The known universe is believed to be a closed system. This means that the total entropy of this system is constantly rising, and it has been a matter of speculation that we will be subject to a “heat death” in which all the energy in the universe will be distributed, and no work can be extracted from any source because it’s all just a big soup.

Since gravity ties every piece of mass in the universe together, and black holes are considered to be the maximum entropy objects for their size (I would imagine that the mass of 1,000 suns fitting into something much smaller than the head of a needle would be), then all matter will eventually end up at the core of a star that collapses into such a singularity.

Of course this is all speculation, so our demise may be at the Gates of Heaven. Let’s hope it’s the latter.

In Conclusion

Entropy is a relatively simple concept, tied to one of the laws of thermodynamics, that tells us not what the world will look like 5 minutes from now, but definitely knows what it *won’t* look like. We are all subject to it, and now you know what it is.

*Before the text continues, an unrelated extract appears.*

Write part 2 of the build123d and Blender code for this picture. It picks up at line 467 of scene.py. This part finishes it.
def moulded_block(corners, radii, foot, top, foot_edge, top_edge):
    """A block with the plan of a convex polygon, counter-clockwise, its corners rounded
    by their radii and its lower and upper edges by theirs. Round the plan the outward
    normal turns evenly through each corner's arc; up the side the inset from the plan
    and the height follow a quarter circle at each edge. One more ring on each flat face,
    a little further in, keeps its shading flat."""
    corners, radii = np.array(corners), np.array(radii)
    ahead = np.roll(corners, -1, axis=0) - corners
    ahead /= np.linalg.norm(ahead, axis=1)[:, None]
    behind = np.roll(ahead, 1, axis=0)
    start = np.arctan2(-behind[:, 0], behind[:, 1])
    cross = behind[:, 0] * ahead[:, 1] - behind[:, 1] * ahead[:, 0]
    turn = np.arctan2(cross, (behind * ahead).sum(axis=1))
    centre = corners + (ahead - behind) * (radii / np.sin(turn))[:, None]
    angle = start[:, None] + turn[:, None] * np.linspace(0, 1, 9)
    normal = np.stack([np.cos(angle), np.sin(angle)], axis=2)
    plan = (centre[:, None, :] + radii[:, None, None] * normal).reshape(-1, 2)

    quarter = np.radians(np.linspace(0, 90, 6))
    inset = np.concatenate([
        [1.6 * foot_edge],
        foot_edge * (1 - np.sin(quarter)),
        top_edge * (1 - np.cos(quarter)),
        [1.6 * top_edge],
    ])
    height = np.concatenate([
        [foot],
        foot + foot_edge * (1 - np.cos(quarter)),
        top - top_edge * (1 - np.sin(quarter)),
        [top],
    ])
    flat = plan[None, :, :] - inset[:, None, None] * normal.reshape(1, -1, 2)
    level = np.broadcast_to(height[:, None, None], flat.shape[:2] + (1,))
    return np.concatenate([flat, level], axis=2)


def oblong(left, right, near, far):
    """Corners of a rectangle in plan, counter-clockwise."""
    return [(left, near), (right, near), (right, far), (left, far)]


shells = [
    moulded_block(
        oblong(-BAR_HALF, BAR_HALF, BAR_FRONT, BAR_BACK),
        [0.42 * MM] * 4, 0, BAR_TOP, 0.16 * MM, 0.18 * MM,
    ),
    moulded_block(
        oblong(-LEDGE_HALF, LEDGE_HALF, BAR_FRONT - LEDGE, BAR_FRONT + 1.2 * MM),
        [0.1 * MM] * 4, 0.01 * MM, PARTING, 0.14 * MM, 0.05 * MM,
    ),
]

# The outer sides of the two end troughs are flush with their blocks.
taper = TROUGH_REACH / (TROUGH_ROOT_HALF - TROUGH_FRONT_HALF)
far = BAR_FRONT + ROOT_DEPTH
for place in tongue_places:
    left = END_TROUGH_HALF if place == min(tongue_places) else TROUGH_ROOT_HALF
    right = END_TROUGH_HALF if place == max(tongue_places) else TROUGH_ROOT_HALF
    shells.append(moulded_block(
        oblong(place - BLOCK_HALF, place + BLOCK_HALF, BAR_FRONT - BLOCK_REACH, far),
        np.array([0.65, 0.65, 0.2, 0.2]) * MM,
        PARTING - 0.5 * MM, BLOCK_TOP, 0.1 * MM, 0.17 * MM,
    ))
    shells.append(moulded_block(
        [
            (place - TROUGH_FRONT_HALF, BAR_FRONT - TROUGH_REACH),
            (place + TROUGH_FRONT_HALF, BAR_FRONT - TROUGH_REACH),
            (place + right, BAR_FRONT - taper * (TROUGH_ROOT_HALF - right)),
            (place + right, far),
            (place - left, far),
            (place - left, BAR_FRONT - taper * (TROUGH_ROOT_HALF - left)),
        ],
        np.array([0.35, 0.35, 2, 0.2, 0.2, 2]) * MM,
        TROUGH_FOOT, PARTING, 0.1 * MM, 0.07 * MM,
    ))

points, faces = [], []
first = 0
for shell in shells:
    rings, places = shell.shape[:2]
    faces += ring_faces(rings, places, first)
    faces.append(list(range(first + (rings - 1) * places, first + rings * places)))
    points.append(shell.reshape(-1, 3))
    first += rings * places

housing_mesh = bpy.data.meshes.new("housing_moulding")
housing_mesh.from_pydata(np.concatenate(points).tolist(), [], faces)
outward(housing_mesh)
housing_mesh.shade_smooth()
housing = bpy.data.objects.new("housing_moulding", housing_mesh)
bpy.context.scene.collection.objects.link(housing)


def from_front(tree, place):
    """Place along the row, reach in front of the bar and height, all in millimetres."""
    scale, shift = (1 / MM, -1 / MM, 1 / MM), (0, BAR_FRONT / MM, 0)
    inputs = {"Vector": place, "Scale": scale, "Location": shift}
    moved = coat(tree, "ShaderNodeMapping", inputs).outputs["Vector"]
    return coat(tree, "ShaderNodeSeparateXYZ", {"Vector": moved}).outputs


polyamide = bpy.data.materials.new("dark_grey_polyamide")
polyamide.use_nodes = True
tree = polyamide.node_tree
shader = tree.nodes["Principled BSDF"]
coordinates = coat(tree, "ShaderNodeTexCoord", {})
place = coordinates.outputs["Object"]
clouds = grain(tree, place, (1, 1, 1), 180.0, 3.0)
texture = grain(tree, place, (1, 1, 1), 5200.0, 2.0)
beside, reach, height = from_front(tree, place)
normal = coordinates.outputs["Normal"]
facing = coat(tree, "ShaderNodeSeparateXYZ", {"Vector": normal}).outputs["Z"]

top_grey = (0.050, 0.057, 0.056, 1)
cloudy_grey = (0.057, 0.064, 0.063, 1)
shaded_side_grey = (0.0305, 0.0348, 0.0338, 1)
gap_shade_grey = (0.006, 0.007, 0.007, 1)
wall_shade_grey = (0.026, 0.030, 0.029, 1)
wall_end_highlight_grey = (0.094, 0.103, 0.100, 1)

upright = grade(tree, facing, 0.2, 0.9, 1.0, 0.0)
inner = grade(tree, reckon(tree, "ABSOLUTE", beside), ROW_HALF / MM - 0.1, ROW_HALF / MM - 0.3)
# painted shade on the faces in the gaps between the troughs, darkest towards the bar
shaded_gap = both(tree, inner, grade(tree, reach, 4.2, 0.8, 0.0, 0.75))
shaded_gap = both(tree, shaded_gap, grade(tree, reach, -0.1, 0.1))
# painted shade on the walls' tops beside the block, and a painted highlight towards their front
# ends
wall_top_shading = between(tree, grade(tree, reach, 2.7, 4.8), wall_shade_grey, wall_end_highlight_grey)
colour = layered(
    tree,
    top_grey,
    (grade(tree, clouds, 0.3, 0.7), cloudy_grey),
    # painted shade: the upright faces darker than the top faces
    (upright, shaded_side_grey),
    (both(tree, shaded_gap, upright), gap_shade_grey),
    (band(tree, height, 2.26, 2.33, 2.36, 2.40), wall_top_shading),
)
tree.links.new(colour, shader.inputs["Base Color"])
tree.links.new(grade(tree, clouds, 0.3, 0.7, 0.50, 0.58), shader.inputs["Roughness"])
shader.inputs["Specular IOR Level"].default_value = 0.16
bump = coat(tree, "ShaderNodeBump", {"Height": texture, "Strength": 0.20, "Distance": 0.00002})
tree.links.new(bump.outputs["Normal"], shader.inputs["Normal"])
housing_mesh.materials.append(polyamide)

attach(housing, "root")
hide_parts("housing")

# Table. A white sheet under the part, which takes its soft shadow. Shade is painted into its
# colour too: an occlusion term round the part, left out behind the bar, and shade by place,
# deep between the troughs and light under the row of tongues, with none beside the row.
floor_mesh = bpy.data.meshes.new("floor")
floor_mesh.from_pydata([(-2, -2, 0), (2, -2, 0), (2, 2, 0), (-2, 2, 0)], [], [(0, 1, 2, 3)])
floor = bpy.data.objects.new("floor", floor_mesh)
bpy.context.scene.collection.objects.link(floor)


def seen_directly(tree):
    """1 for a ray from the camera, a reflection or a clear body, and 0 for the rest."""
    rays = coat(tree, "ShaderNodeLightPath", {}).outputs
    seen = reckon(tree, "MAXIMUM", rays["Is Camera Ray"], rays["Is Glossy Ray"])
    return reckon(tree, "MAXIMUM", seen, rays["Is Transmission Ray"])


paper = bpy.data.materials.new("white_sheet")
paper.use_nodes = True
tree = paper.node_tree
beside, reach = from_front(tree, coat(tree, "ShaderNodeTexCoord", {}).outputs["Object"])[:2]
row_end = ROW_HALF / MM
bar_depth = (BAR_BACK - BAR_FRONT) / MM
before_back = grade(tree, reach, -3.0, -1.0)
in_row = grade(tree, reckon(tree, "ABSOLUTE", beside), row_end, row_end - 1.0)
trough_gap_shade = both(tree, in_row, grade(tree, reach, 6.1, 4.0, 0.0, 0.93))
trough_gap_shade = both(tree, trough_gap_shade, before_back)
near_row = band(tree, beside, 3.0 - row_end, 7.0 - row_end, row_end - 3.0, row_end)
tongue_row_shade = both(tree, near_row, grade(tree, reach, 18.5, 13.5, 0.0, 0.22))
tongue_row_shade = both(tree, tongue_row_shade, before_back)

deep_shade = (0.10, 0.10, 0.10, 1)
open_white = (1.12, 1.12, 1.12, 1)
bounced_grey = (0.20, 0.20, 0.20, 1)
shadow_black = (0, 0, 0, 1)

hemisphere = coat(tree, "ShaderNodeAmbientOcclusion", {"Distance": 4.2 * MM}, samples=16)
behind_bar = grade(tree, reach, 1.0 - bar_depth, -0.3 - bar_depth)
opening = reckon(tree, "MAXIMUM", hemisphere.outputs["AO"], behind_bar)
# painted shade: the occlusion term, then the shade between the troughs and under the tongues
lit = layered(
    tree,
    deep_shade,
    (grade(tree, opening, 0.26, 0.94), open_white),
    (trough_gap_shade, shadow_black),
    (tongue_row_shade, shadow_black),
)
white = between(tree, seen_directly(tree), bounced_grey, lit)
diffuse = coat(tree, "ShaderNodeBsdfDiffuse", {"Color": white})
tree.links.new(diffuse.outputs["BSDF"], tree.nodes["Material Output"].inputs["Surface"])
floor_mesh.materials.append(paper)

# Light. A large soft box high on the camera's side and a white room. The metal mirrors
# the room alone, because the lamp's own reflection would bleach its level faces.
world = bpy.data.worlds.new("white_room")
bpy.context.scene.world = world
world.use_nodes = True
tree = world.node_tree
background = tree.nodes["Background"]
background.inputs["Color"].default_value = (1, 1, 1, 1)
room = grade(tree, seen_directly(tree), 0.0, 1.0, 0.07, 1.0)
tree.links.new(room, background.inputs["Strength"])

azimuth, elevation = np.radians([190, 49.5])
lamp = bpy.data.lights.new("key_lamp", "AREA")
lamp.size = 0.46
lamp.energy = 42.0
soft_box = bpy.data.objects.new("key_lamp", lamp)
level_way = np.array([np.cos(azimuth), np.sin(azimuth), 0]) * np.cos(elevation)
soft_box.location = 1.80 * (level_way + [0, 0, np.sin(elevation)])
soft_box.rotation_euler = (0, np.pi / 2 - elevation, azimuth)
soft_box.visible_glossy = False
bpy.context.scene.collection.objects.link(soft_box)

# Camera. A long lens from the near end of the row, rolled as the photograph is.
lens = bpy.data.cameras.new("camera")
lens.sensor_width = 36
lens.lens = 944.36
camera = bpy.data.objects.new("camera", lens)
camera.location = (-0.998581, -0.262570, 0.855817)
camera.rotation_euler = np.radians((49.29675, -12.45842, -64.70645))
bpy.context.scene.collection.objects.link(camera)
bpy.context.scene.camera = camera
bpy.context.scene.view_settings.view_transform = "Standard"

Let us take a second and consider what the ramifications of constantly increasing energy dissipation and disorder mean to us: the universe must have started at a maximum level of order, at a single point in space and time where everything blew apart and created every particle that’s ever been in existence. Fast forward some billions of years, and a star supernovas and creates a bunch of space junk that includes everything we’ve ever been made of. We are made of the bowels of a super-hot fusion reactor in a star that couldn’t maintain its monstrous size. We are, as Carl Sagan once said, made out of star stuff. We are the product of catastrophe and disorder. The molecules in your skin, made out of organic matter, were manufactured in a million degree furnace many billions of years ago. The calcium in the strand of hair on a Chinese man’s scalp may have been right up against the oxygen atom that’s in your lungs right now, cozied up right by a piece of iron that’s deep in the heart of Jupiter’s volcanic moon Io.

If that’s not a disorder that brings us together, I don’t know what is.